# DATA FOR THE TASK start
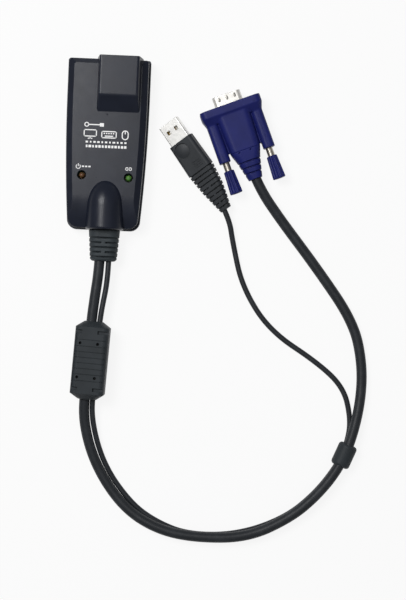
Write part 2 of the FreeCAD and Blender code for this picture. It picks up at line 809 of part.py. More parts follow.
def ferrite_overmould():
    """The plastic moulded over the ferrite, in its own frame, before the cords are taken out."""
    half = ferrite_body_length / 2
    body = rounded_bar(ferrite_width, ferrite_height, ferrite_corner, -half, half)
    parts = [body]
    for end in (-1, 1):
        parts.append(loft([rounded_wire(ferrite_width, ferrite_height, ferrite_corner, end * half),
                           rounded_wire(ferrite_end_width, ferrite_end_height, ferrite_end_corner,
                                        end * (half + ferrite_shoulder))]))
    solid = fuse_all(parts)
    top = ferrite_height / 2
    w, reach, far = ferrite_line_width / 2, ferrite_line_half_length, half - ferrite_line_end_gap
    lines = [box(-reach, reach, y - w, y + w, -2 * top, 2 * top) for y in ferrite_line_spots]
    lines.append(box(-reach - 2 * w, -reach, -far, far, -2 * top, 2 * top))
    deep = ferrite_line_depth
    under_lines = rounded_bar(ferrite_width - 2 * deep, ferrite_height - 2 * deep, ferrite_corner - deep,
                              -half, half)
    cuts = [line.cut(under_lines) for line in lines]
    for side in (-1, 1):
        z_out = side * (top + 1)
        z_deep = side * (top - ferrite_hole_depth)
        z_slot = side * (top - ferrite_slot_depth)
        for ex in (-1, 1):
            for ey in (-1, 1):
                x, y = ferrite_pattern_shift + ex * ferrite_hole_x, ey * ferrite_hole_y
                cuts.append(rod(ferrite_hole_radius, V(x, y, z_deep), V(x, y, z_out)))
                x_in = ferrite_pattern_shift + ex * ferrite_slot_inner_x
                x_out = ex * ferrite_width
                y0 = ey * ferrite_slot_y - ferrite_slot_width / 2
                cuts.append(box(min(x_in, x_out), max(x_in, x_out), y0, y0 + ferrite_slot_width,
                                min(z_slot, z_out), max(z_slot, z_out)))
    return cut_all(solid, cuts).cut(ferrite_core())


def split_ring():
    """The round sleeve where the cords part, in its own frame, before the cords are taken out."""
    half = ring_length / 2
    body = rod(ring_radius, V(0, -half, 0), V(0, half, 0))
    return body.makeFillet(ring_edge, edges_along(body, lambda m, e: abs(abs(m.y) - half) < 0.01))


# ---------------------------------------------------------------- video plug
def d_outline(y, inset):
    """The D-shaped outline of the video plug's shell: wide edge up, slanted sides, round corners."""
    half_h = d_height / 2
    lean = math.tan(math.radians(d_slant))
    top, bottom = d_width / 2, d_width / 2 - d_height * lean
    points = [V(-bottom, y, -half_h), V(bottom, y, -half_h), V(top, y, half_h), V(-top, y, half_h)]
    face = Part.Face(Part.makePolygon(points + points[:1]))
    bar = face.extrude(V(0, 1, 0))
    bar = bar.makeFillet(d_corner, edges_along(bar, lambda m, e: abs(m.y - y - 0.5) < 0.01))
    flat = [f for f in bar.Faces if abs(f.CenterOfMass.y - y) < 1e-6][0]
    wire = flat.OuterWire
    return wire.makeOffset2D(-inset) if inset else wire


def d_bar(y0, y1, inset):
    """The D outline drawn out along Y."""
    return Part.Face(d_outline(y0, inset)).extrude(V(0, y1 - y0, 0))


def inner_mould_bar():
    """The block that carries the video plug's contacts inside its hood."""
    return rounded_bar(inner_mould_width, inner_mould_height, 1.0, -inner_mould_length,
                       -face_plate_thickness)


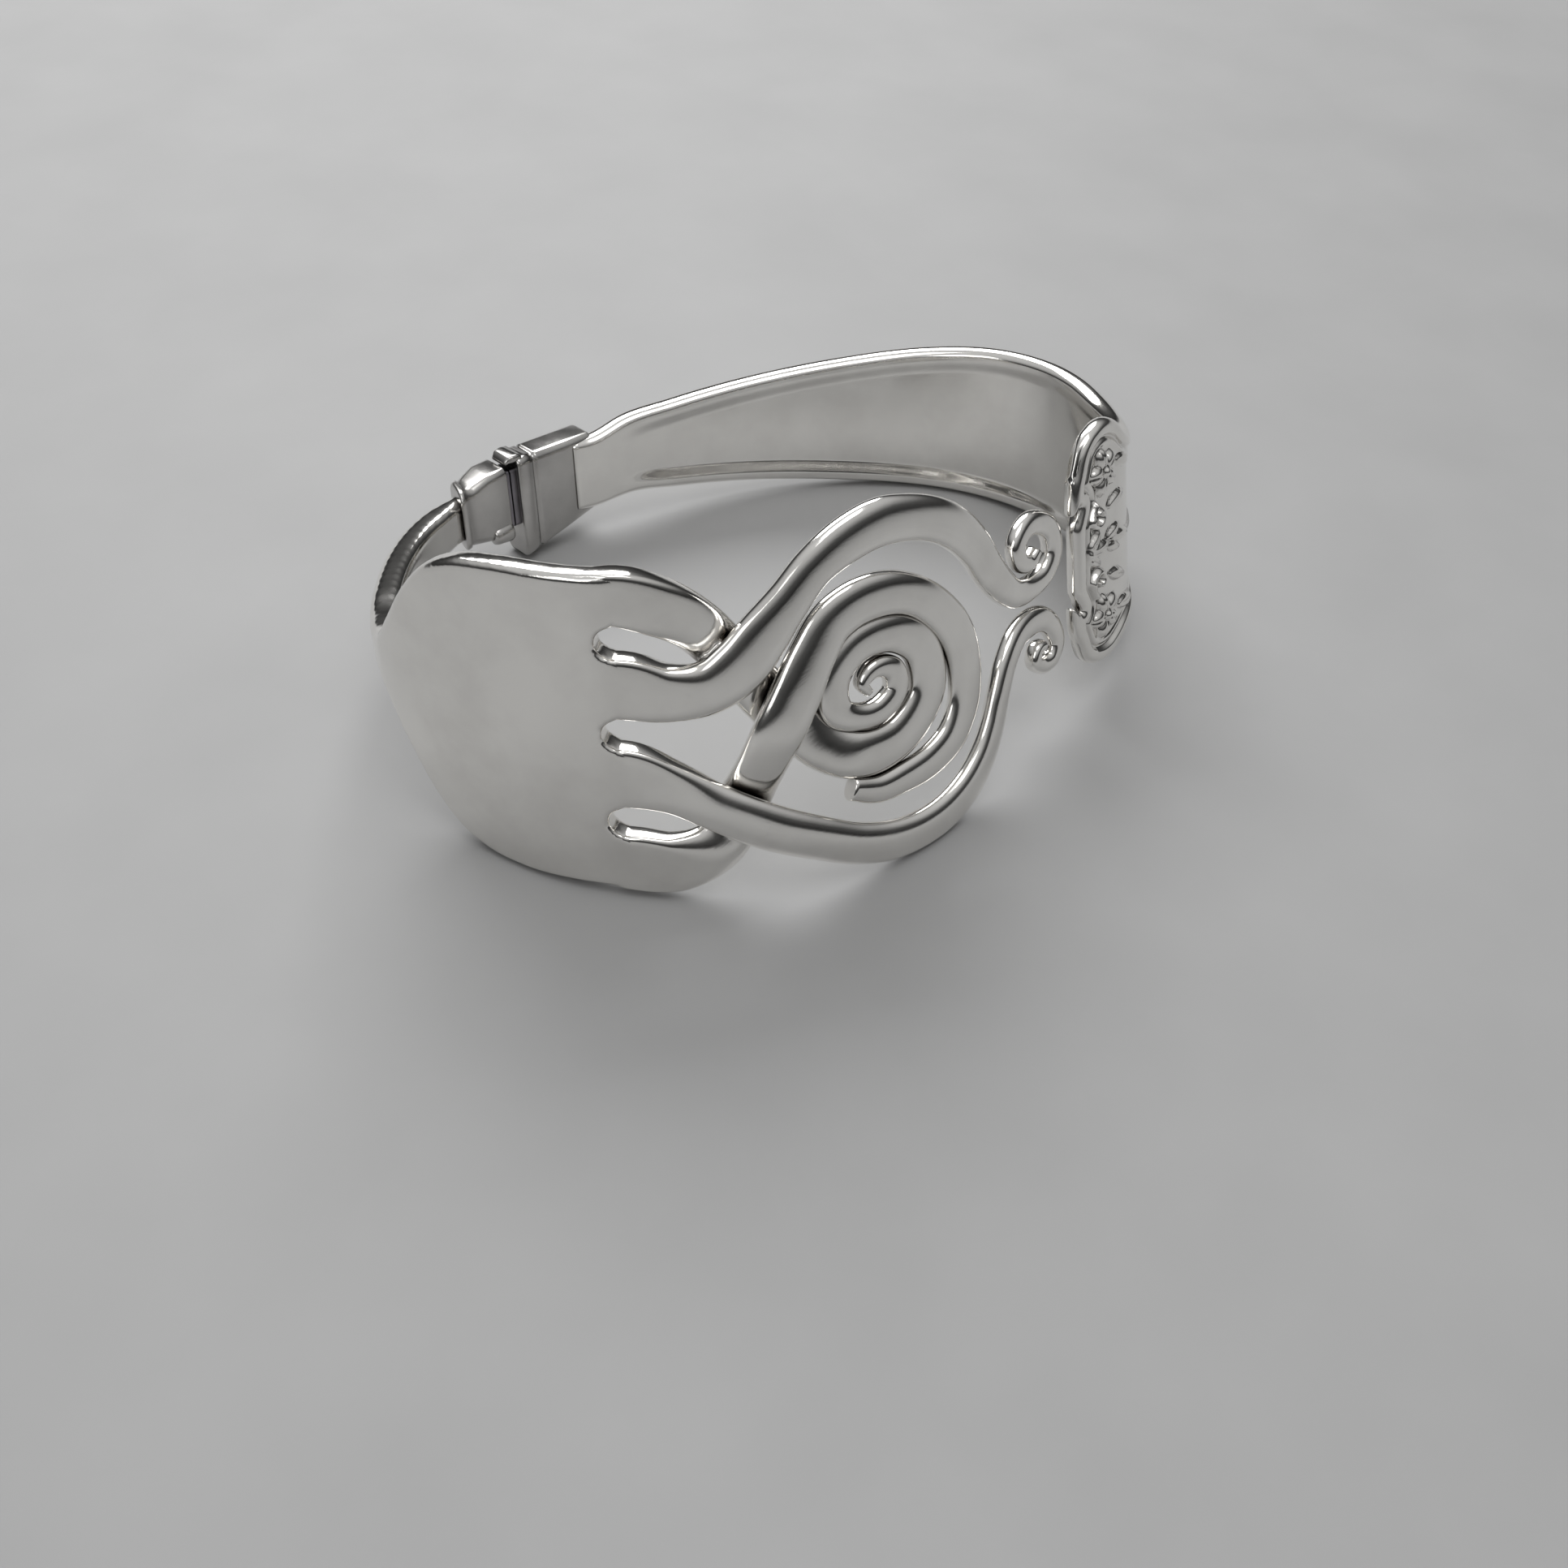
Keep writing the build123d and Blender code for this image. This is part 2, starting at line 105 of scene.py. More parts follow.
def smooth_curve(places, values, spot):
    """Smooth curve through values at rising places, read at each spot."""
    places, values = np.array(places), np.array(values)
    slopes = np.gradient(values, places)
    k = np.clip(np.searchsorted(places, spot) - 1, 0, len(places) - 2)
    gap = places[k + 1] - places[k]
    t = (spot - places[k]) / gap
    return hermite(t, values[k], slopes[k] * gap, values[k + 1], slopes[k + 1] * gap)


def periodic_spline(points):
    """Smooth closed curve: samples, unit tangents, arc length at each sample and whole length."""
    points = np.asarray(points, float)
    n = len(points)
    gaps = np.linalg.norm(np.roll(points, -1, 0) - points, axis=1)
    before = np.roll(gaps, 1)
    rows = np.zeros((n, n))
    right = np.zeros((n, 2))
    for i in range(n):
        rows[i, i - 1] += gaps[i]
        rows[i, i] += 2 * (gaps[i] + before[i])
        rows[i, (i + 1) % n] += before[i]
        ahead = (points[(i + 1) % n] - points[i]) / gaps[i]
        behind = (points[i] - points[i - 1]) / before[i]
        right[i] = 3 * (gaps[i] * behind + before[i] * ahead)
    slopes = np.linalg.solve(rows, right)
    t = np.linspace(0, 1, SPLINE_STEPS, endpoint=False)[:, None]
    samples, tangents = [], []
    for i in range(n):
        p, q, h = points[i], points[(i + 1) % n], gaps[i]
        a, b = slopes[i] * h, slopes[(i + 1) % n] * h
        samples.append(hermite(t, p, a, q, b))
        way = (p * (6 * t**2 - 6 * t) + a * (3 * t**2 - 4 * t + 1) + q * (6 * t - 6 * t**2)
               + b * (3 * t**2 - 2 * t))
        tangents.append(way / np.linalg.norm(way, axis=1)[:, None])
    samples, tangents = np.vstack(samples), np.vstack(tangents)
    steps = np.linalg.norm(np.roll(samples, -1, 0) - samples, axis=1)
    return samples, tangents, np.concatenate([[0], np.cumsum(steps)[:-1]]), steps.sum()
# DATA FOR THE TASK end
WHAT NEEDS TO BE DONE: Go through the data and return every record exactly.

SOLVED EXERCISE:
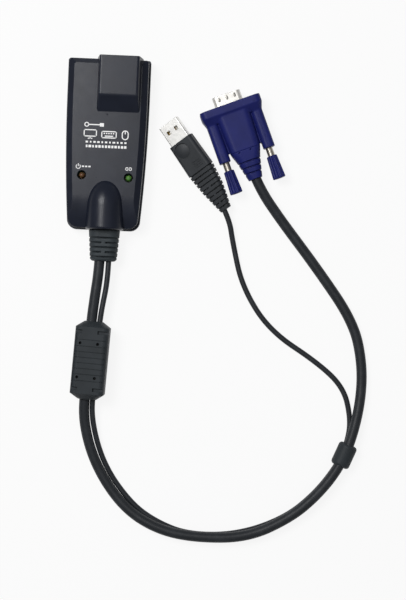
Write part 2 of the FreeCAD and Blender code for this picture. It picks up at line 809 of part.py. More parts follow.
def ferrite_overmould():
    """The plastic moulded over the ferrite, in its own frame, before the cords are taken out."""
    half = ferrite_body_length / 2
    body = rounded_bar(ferrite_width, ferrite_height, ferrite_corner, -half, half)
    parts = [body]
    for end in (-1, 1):
        parts.append(loft([rounded_wire(ferrite_width, ferrite_height, ferrite_corner, end * half),
                           rounded_wire(ferrite_end_width, ferrite_end_height, ferrite_end_corner,
                                        end * (half + ferrite_shoulder))]))
    solid = fuse_all(parts)
    top = ferrite_height / 2
    w, reach, far = ferrite_line_width / 2, ferrite_line_half_length, half - ferrite_line_end_gap
    lines = [box(-reach, reach, y - w, y + w, -2 * top, 2 * top) for y in ferrite_line_spots]
    lines.append(box(-reach - 2 * w, -reach, -far, far, -2 * top, 2 * top))
    deep = ferrite_line_depth
    under_lines = rounded_bar(ferrite_width - 2 * deep, ferrite_height - 2 * deep, ferrite_corner - deep,
                              -half, half)
    cuts = [line.cut(under_lines) for line in lines]
    for side in (-1, 1):
        z_out = side * (top + 1)
        z_deep = side * (top - ferrite_hole_depth)
        z_slot = side * (top - ferrite_slot_depth)
        for ex in (-1, 1):
            for ey in (-1, 1):
                x, y = ferrite_pattern_shift + ex * ferrite_hole_x, ey * ferrite_hole_y
                cuts.append(rod(ferrite_hole_radius, V(x, y, z_deep), V(x, y, z_out)))
                x_in = ferrite_pattern_shift + ex * ferrite_slot_inner_x
                x_out = ex * ferrite_width
                y0 = ey * ferrite_slot_y - ferrite_slot_width / 2
                cuts.append(box(min(x_in, x_out), max(x_in, x_out), y0, y0 + ferrite_slot_width,
                                min(z_slot, z_out), max(z_slot, z_out)))
    return cut_all(solid, cuts).cut(ferrite_core())


def split_ring():
    """The round sleeve where the cords part, in its own frame, before the cords are taken out."""
    half = ring_length / 2
    body = rod(ring_radius, V(0, -half, 0), V(0, half, 0))
    return body.makeFillet(ring_edge, edges_along(body, lambda m, e: abs(abs(m.y) - half) < 0.01))


# ---------------------------------------------------------------- video plug
def d_outline(y, inset):
    """The D-shaped outline of the video plug's shell: wide edge up, slanted sides, round corners."""
    half_h = d_height / 2
    lean = math.tan(math.radians(d_slant))
    top, bottom = d_width / 2, d_width / 2 - d_height * lean
    points = [V(-bottom, y, -half_h), V(bottom, y, -half_h), V(top, y, half_h), V(-top, y, half_h)]
    face = Part.Face(Part.makePolygon(points + points[:1]))
    bar = face.extrude(V(0, 1, 0))
    bar = bar.makeFillet(d_corner, edges_along(bar, lambda m, e: abs(m.y - y - 0.5) < 0.01))
    flat = [f for f in bar.Faces if abs(f.CenterOfMass.y - y) < 1e-6][0]
    wire = flat.OuterWire
    return wire.makeOffset2D(-inset) if inset else wire


def d_bar(y0, y1, inset):
    """The D outline drawn out along Y."""
    return Part.Face(d_outline(y0, inset)).extrude(V(0, y1 - y0, 0))


def inner_mould_bar():
    """The block that carries the video plug's contacts inside its hood."""
    return rounded_bar(inner_mould_width, inner_mould_height, 1.0, -inner_mould_length,
                       -face_plate_thickness)


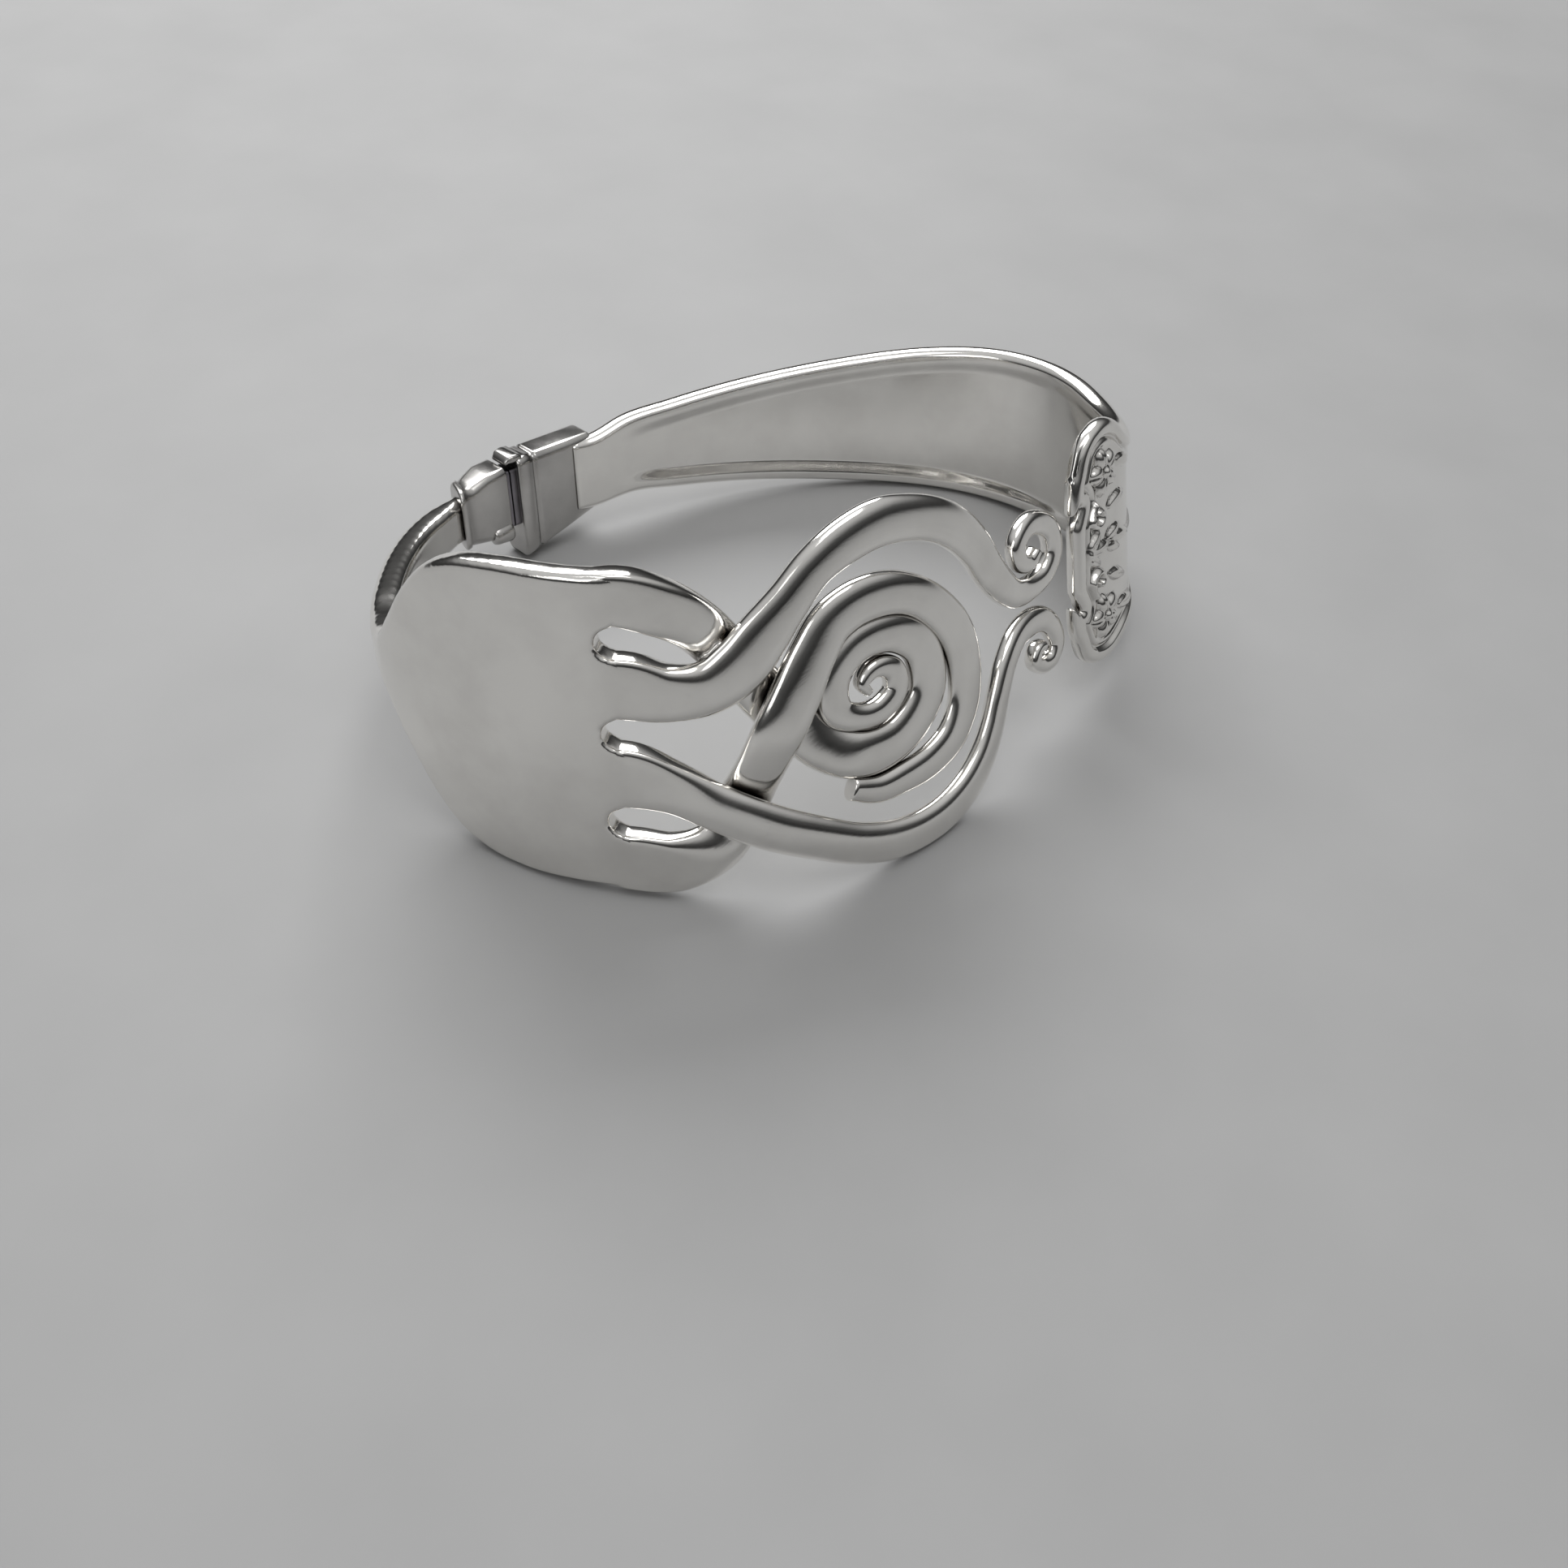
Keep writing the build123d and Blender code for this image. This is part 2, starting at line 105 of scene.py. More parts follow.
def smooth_curve(places, values, spot):
    """Smooth curve through values at rising places, read at each spot."""
    places, values = np.array(places), np.array(values)
    slopes = np.gradient(values, places)
    k = np.clip(np.searchsorted(places, spot) - 1, 0, len(places) - 2)
    gap = places[k + 1] - places[k]
    t = (spot - places[k]) / gap
    return hermite(t, values[k], slopes[k] * gap, values[k + 1], slopes[k + 1] * gap)


def periodic_spline(points):
    """Smooth closed curve: samples, unit tangents, arc length at each sample and whole length."""
    points = np.asarray(points, float)
    n = len(points)
    gaps = np.linalg.norm(np.roll(points, -1, 0) - points, axis=1)
    before = np.roll(gaps, 1)
    rows = np.zeros((n, n))
    right = np.zeros((n, 2))
    for i in range(n):
        rows[i, i - 1] += gaps[i]
        rows[i, i] += 2 * (gaps[i] + before[i])
        rows[i, (i + 1) % n] += before[i]
        ahead = (points[(i + 1) % n] - points[i]) / gaps[i]
        behind = (points[i] - points[i - 1]) / before[i]
        right[i] = 3 * (gaps[i] * behind + before[i] * ahead)
    slopes = np.linalg.solve(rows, right)
    t = np.linspace(0, 1, SPLINE_STEPS, endpoint=False)[:, None]
    samples, tangents = [], []
    for i in range(n):
        p, q, h = points[i], points[(i + 1) % n], gaps[i]
        a, b = slopes[i] * h, slopes[(i + 1) % n] * h
        samples.append(hermite(t, p, a, q, b))
        way = (p * (6 * t**2 - 6 * t) + a * (3 * t**2 - 4 * t + 1) + q * (6 * t - 6 * t**2)
               + b * (3 * t**2 - 2 * t))
        tangents.append(way / np.linalg.norm(way, axis=1)[:, None])
    samples, tangents = np.vstack(samples), np.vstack(tangents)
    steps = np.linalg.norm(np.roll(samples, -1, 0) - samples, axis=1)
    return samples, tangents, np.concatenate([[0], np.cumsum(steps)[:-1]]), steps.sum()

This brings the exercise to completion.